There is a small group among us. When these people speak up, they are judged. When these people say something wrong, they are punished. When these people step out of line, they are questioned. Not from without, but from within. This group doesn’t know what they are feeling inside. They are different in that way.
These people are misunderstood. These people are underdogs.
Its overwhelming to feel like you shouldn’t be doing something all the time, to go out in the street and feel the weight of the world on your shoulders, to feel the gaze of a stranger pierce through your chest, to sit in public and feel the spotlight on you, to show up to work and wonder if your colleagues respect you, to order a coffee and sense the annoyance of the cashier, to tensely scurry by those who are older and more powerful and wonder what they think of you.
Every moment, every detail, every step is filled with doubt. That is what being an underdog is.

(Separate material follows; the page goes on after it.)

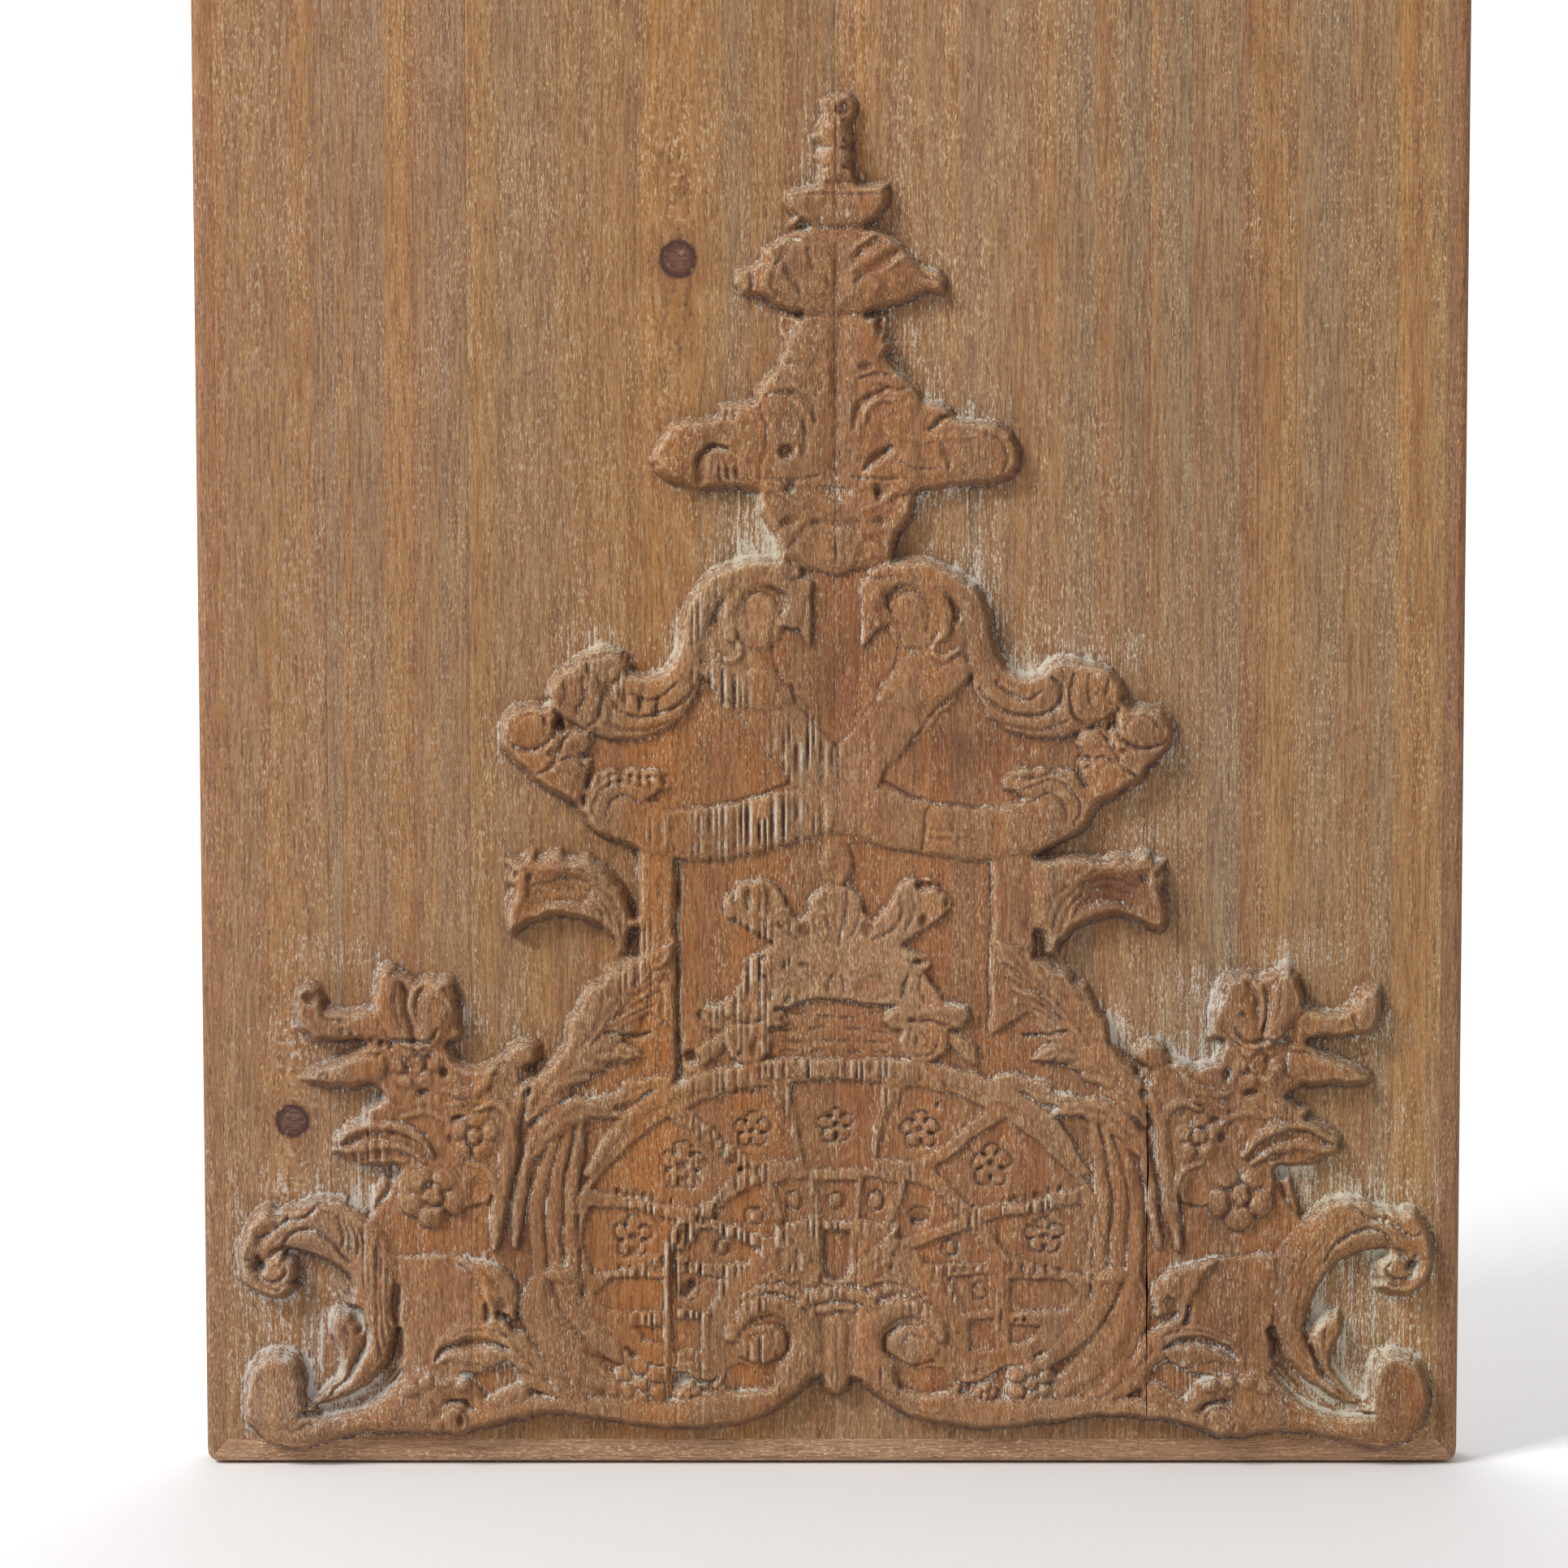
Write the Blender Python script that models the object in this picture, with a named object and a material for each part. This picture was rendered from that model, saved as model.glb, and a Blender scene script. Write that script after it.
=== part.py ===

Imagine your default state: you wake up every day and you find yourself in a hole. But the day doesn’t have to be about that. You can fight your way through the day, slug your way through self-doubt, and inch towards a sense of belonging. It requires everything. It initiates a raging battle inside. You muster everything you have, your pride, your confidence, and your integrity, by any means necessary. You write in your journal, you read about other underdogs, you create rituals; you remind yourself what is meaningful in your life. And even after all of these efforts, it’s still not enough. At some point in the day you lose focus. On good days it happens just once or twice for an hour or two. By the end of it, you are exhausted. You come home thinking about that position you took, that suggestion you made, that moment of vulnerability, and you wonder whether you did right.
Walking alone in the world with this burden can break the strongest among us. It will happen not with a thud, but with silent compliance. It happens when we stop speaking up, when we realize that our questions fall on deaf ears, when we succumb to the pressure to conform, when the expectations of your peers is too much to bear, when the voices of our better angels are shouted down by our demons. During these moments we lose sight of our purpose and capitulate. And everyday we wonder if its time to drift into quiet anguish.
But underdogs don’t have to walk alone. We can find each other and support each other, not through superficial positivity, but through vulnerability. We can find a common cause, one that connects us and brings out the best in us. We can pick each other up when we think we have had enough, we can make each other understand that we are not alone, we can challenge each other, and above all, we can be honest with each other.
This is what La Ceiba means to me. It is the cause that inspires meaning. It is the place where we form our ranks and get to work. It is the group of people I trust most.